Technically, data migration involves three components: extract, transform and load. These are commonly referred to as ETL.
From a non-technical perspective, data migration should involve, among other things: understanding legacy system use cases so that key ones can be preserved; developing field and record exclusion criteria; and making recommendations for better data management within the new system. But more on the business side of data migration in a future post.
The data extraction component of ETL, which should be easy, can have some unexpected complexities.
An important question to ask of your implementation partner is whether they are a specialist in extracting data from your specific legacy system(s). If your partner is counting on you to provide data extracts, do you have the internal skill sets and/or time? What happens if you get well into your CRM implementation project and find out that nobody knows how to properly extract data from your legacy system(s)?
When Standard Data Repositories Are Non-Standard
Often, legacy data is in a seemingly “standard” store such as Microsoft SQL server or MySQL, so data extraction should be easy, right?

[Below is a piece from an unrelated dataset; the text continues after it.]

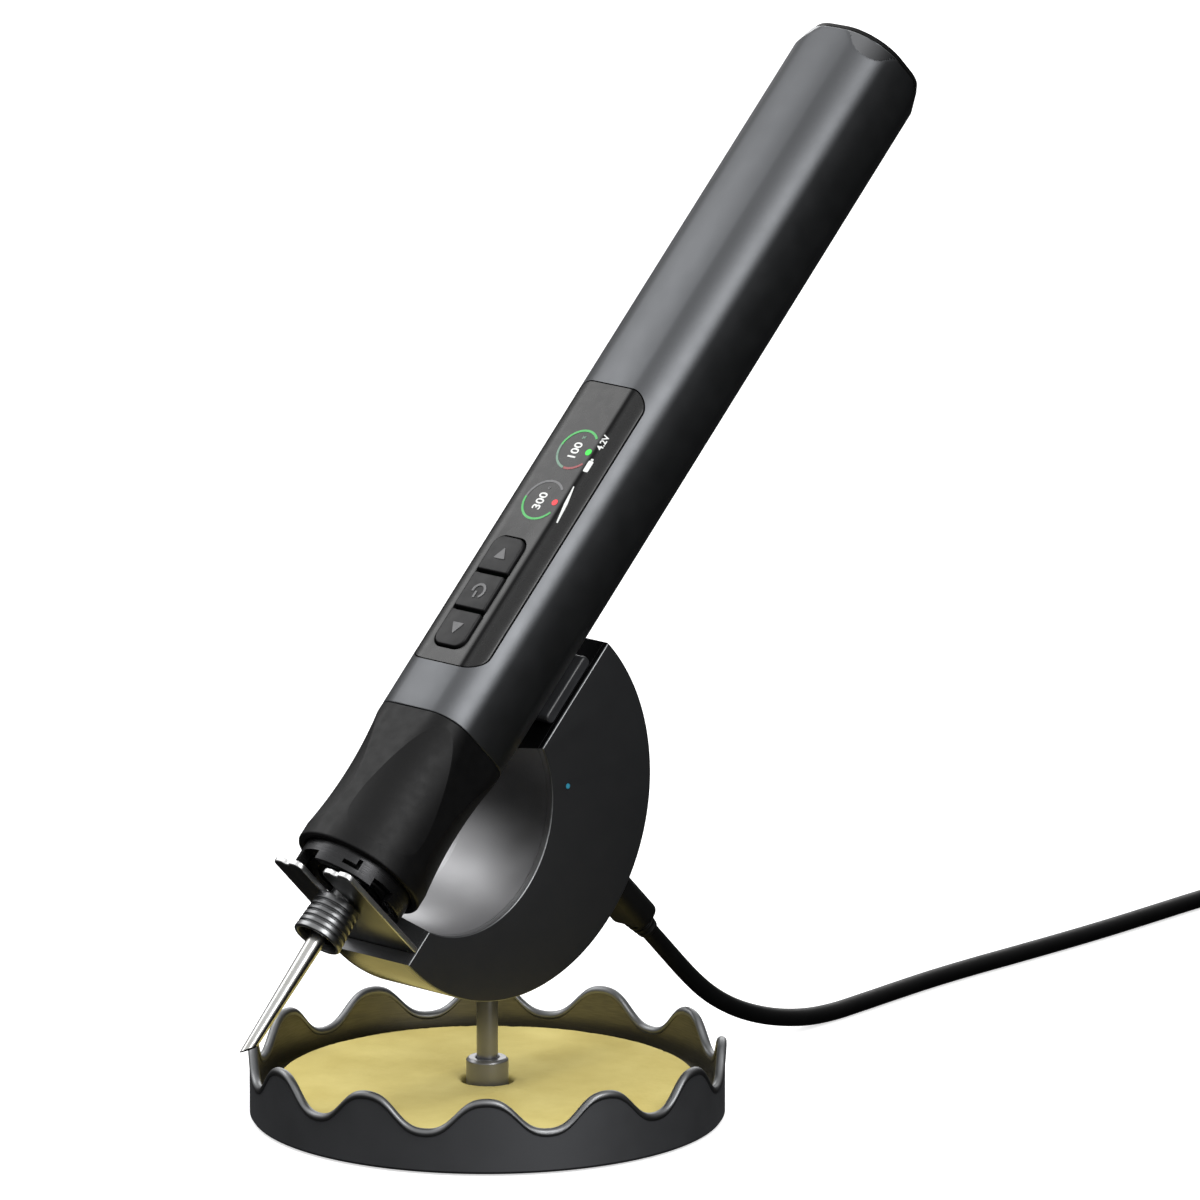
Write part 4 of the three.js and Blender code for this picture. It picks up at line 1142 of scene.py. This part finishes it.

Not necessarily. Just because a data source is a standard repository, it doesn’t mean that the data itself is in a simple or standard format and that extraction is a straightforward exercise.
1. SQL Views
What’s exposed in the user interface of a legacy system can, under the hood, be a SQL view that’s comprised of multiple database tables. For someone who is not familiar with the legacy system’s structure, it can take a lot of effort to determine what’s behind the data that’s displayed to users.
2. Volume of Tables
Legacy CRM systems can sometimes have hundreds of tables with many joins. If your implementation partner doesn’t have experience extracting data from a specific legacy CRM system, they may not be able to identify all the tables from which data needs to be extracted.
3. Formatting Tags
What is readable in a to a user in a rich text field in the legacy system may have proprietary formatting tags behind the scenes. For example, while later versions of GoldMine run exclusively on Microsoft SQL Server, the memo field of the Mailbox (email) table contains proprietary tags that need to be removed in order for the email body to be readable in a new CRM system.
4. BLOB Fields
As one example, file attachments can be stored directly in legacy database within BLOB (binary large object) fields. In this case, attachments can only be extracted via the system’s API — a direct extraction would yield large amounts of meaningless binary data.
If you’re halfway through a CRM implementation project and discover that there’s no one who can properly extract legacy system data, can you call in a data extraction specialist to save the day? Yes, but that specialist may need to understand and get involved in the bigger picture.
Data extraction should be part of the overall implementation process and will not be optimal if performed in isolation and/or in a time crunch. It’s always better to ensure ahead of time that informed data extraction is part of the project plan.